Secondary glaucoma: If your dog has secondary glaucoma, their outlook will depend on what’s causing it, and how well they respond to the treatment.
Glaucoma is often a very expensive condition to manage, anti-glaucoma medications can cost a lot and are usually for for life. It’s important to speak to your vet openly about your finances, the cost of treatment, as well as what you think is right for your dog. There may be more than one treatment option, so if one doesn’t work for you and your dog, your vet may be able to offer another.
Don't overlook the importance of dog insurance. You should do this as soon as you welcome your new companion into your home, even before any signs of illness become apparent. By doing so, you can ensure that you have the full financial backing required to adequately care for your beloved pet.
Caring for a blind dog
Dogs that lose their vision gradually often adapt really well with the correct care, but unfortunately this isn’t always the case for dogs that lose their vision suddenly.
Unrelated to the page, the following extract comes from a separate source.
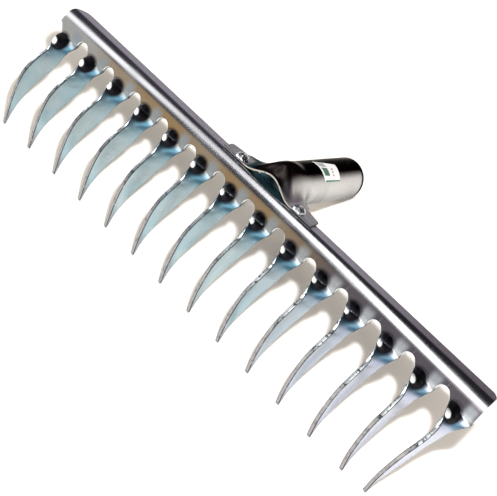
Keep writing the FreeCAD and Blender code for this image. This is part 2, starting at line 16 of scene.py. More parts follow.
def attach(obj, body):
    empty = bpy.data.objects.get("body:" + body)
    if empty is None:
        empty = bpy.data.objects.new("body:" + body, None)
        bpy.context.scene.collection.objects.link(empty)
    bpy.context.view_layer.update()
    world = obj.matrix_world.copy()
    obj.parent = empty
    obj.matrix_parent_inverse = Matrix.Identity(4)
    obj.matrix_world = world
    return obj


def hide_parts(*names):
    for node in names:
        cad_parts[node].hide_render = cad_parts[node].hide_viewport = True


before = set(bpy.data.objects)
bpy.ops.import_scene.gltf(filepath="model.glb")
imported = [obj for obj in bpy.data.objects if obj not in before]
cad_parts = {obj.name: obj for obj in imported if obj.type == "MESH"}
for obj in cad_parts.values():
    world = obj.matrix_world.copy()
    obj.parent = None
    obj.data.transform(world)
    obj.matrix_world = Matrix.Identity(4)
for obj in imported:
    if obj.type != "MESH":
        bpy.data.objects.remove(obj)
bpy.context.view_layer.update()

# ---------------------------------------------------------------- sizes, head frame, mm

TOOTH_COUNT = 14
PITCH = 27.0
BAR_END = 187.45
SHEET = 2.6

# Where the teeth's own x is counted from: FIRST_BUMP is the first tooth's place on the bar.
FIRST_BUMP = -(TOOTH_COUNT - 1) / 2 * PITCH

# The plate bends back over the ridge into the flange, whose ends are rounded at the corners.
RIDGE_START = 9.5
RIDGE_RADIUS = 10.0
FLANGE_RISE = math.radians(16.0)
FLANGE_LENGTH = 5.9
CORNER_LEFT = 11.0
CORNER_RIGHT = 5.5

# The gap between two teeth: the round crown, its slope down to the left edge, both teeth's edges.
GAP_ARC = 4.0
GAP_CENTRE = (14.5, 2.5)
GAP_SLOPE = math.radians(40.0)
TOOTH_LEFT = -5.5
TOOTH_RIGHT = 10.5

# The bumps at the roots, and the painted highlight on each, across and down from the bump's middle.
BUMP_X = -1.8
BUMP_RADIUS = 6.2
BUMP_HEIGHT = 3.9
GLINT = (-2.1, 1.5)

# The bumps are not all pressed at the same height: how far below the bump line each one sits.
BUMP_SAG = (3.6, 2.4, 1.0, 0.8, 0.4, 0.2, 0.0, 0.0, 0.0, -0.3, -0.3, 0.0, 1.4, 1.8)

# Where the head frame's origin lies in the row frame, and how far the head leans forward there.
LEAN = math.radians(-36.8240489641428)
ORIGIN = Vector((0.0, -0.0415206, 0.0574922))

# How far down, middle x and y, width, and turn from the plane of the plate.
BLADE = (
    (0.0, 2.5, 1.3, 16.0, 2.0),
    (6.0, 2.7, -3.3, 13.0, 37.0),
    (12.0, 2.6, -4.4, 13.5, 67.0),
    (18.0, 2.3, -5.8, 18.0, 78.0),
    (25.0, 1.6, -7.2, 19.6, 82.0),
    (33.0, 1.0, -8.4, 17.2, 81.0),
    (42.0, 0.7, -8.7, 12.2, 78.0),
    (52.0, 0.7, -7.5, 7.4, 75.0),
    (62.0, 1.2, -5.6, 3.8, 72.0),
    (72.0, 2.6, -3.7, 1.2, 72.0),
)

# The last tooth leans to the left and back at its tip, and has a small web on its right at the root.
END_LEAN = -9.0
END_BOW = 2.3
END_WEB = 1.5
END_WEB_RUN = 9.0

# The socket's tube and the slope of its axis.
SOCKET_RADIUS = 15.0
SOCKET_WALL = 1.5
SOCKET_RISE = math.radians(10.8)
AXIS_HEIGHT = 16.8
TUBE_END = 124.0


def to_row(x, y, z):
    """A head-frame point in the row frame, in metres."""
    c, s = math.cos(LEAN), math.sin(LEAN)
    return Vector((x, y * c - z * s, y * s + z * c)) / 1000 + ORIGIN


def direction(x, y, z):
    """A head-frame direction in the row frame."""
    c, s = math.cos(LEAN), math.sin(LEAN)
    return Vector((x, y * c - z * s, y * s + z * c))


def smooth(value):
    """0 up to 0 and 1 from 1 on, with no kink at either end."""
    held = min(max(value, 0.0), 1.0)
    return held**3 * (10 - 15 * held + 6 * held**2)


# ---------------------------------------------------------------- mesh helpers

def blade_slope(row, column):
    """Slope of one of the blade table's columns at that row."""
    before = BLADE[max(row - 1, 0)]
    after = BLADE[min(row + 1, len(BLADE) - 1)]
    return (after[column] - before[column]) / (after[0] - before[0])


def blade_section(drop):
    """Middle x and y, width and turn of a blade that far down, smoothly between the table's rows."""
    row = 0
    while row < len(BLADE) - 2 and drop > BLADE[row + 1][0]:
        row += 1
    run = BLADE[row + 1][0] - BLADE[row][0]
    at = (drop - BLADE[row][0]) / run
    numbers = []
    for column in range(1, len(BLADE[0])):
        start = BLADE[row][column]
        step = BLADE[row + 1][column] - start
        leave = blade_slope(row, column) * run
        arrive = blade_slope(row + 1, column) * run
        bend = 3 * step - 2 * leave - arrive
        numbers.append(start + at * (leave + at * (bend + at * (leave + arrive - 2 * step))))
    return numbers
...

There are many things you can do to help your dog if they have reduced vision or have gone blind.
Breeds and screening
Any breed can develop secondary glaucoma, but certain breeds of dog are particularly prone to primary glaucoma. There are two types of primary glaucoma that each affect different breeds of dog.
‘Closed angle glaucoma’ affects the following breeds:
- English and American Cocker Spaniels
- English and Welsh Springer Spaniels
- Basset Hound
- Bouvier des Flandres
- Labrador and Golden Retriever
- Flat-coated Retriever
- Great Dane
- Welsh Terrier
- Dandie Dinmont Terrier
- Japanese Shiba Inu
- Siberian Husky
- Chow Chow
- Shar Pei
- Boston Terrier
‘Open angle glaucoma’ affects the following breeds:
- Norwegian Elkhounds
- Petit Basset Griffon Vendeen
- Beagles (in the USA)
We can reduce the number of puppies born who are likely to develop glaucoma by screening ‘at-risk’ breeds before breeding from them. Breeding dogs should be screened from 6 months of age, then every few years to make sure they’re not developing glaucoma. Any dog that scores poorly shouldn’t be used for breeding. If you’re thinking of getting one of the breeds listed above, always ask if the parents are being regularly screened for glaucoma.